ちなみにモノレールに巻き付いた時はまるでキングギドラみたいな引力光線吐きまくってますw
とりあえず本作で分かった事は、8mmの粗い画質でも小林哲子の美貌はいささかも衰えないという事だ!

「宇宙怪獣キングギドラ
昭和39年公開の「三大怪獣地球最大の決戦」を再編集したもので、大筋は本編通りだが細部が随所で異なる。小泉博の見守る中、隕石より出現したキングギドラの都市破壊シーンの後、青空千夜一夜師匠に連れられた子供たちの「モスラを呼んで下さい」の声に応えた小美人がモスラを呼び、さらにモスラゴジララドンを緊急招集、ゴネることなくチョー巻き気味で一致団結しキングギドラを追い払う。
あの説得シーンだけでも一本作れるくらい面白いのにな〜w

ゴジラ宇宙へ行く!」
タイトルからもお察しのように昭和40年公開の「怪獣大戦争」前半のヤマ場を再編集、明らかに腹黒そうなX星人ゴジララドンのレンタルを申し入れるところから始まる。
伝説のシェーが「やったー!」とアテレコされてるのはまあいいとして、驚愕すべきはラストでゴジララドンキングギドラを撃退した後のX星人のセリフ「諸君、アリガトウ」…。

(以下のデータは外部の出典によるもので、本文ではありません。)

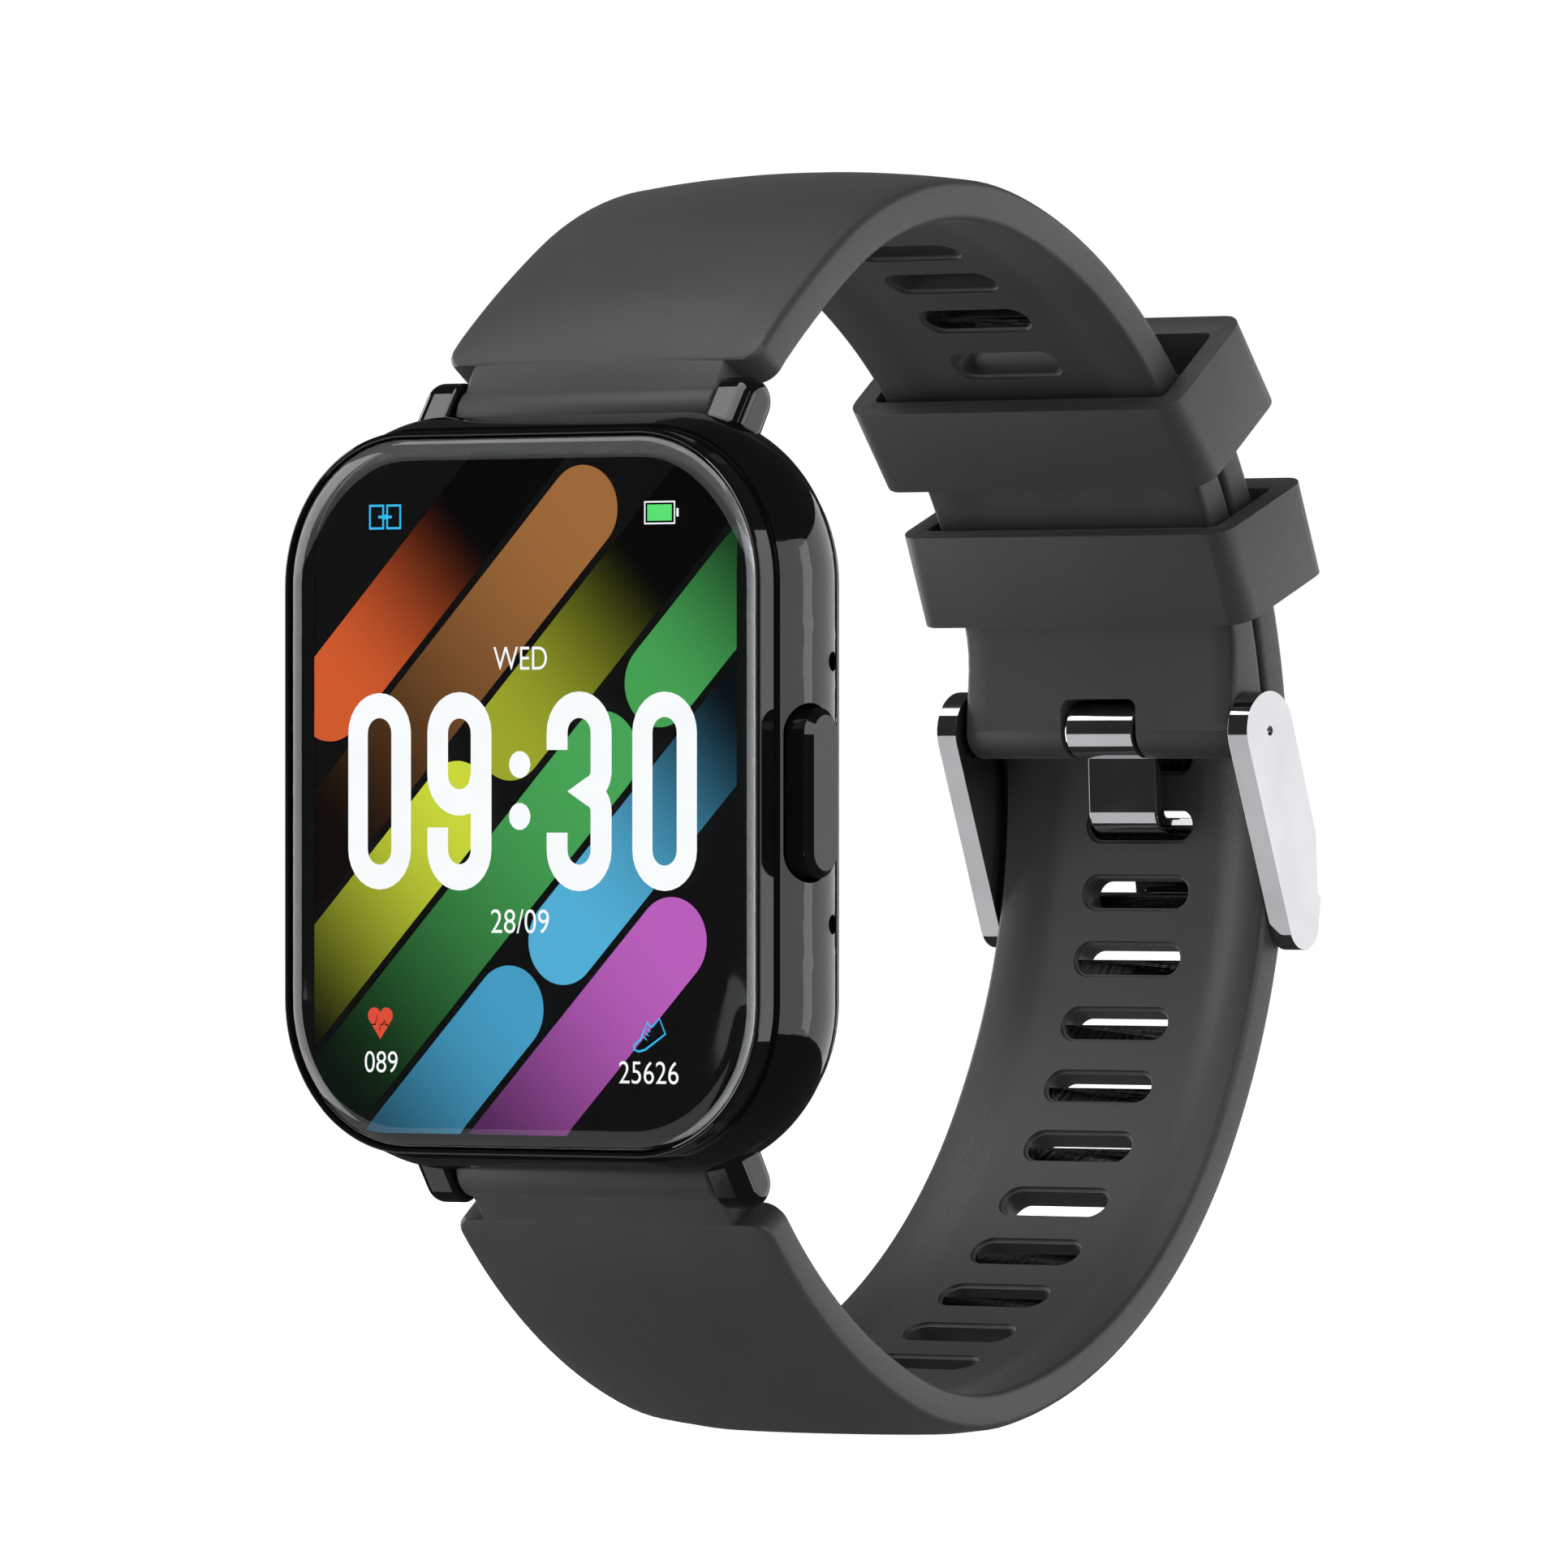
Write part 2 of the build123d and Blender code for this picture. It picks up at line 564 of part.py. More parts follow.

何と彼らは下心ゼロの、キングギドラにガチで苦しめられてる気の毒な人々だったのだ!w

「オール怪獣集合せよ!」
怪獣総進撃」から、怪獣ランドで暮らす怪獣たちのシーンと怪獣たちがキラアク星人に操られて世界各地を破壊するシーンを再編集したものだが、これも大胆な改変アリ。
怪獣ランドをより分かりやすく怪獣動物園と呼称しているのは良いのだが、何と人間側の管理の不手際で怪獣たちが脱走したかのような展開になっているのだ!キラアクのキの字も出てきません。
ラストは廃墟と化した東京をナメながら「皆さん、怪獣を飼うなんてバカな事を考えるのはやめましょう」というナレーション…スゲえ!「怪獣総進撃」の世界観を全否定w

「ジャンボ怪獣島」
昭和45年公開の「決戦!南海の大怪獣」の再編集で本編同様ヘリオス7号の打ち上げシーンから始まるが、宇宙生物が憑依する描写やナレーションによる説明が無いため、怪獣とは全く無関係みたいな感じになっている。さらに本編では主人公たちは開発会社の調査チームとして上陸したが、ここでは単にレジャーで遊びに来た若者たちになっており、ラストは「レジャーの行き先には気を付けましょう」というナレーションが…どんなメッセージだよ。
そしてもうひとつ、佐原健二は最後まで生きてますw

「怪獣オリンピック」
怪獣総進撃」クライマックスのキングギドラリンチのくだりを再編集。本編ではキラアク星人の基地を怪獣軍団が総攻撃をかけるという燃えるシーンだが、ここでは呑気に怪獣オリンピックを開催しましょーという設定。恐らく大会規定では飛び入り又は宇宙怪獣の参加は認められていないのか、突然現れたキングギドラゴジラ達にボッコボコにされるカワイソウ感は本編の3割増し!w
ラストには「蛍の光」が流れ、荘厳なフィナーレをムリヤリ演出。
あと「怪獣No.1ゴジラ」もそうなんだが、このシリーズではことごとくミニラがガン無視されてるのが気になります。ちょいちょい見切れてはいるんだけど全く触れてもらえないという…。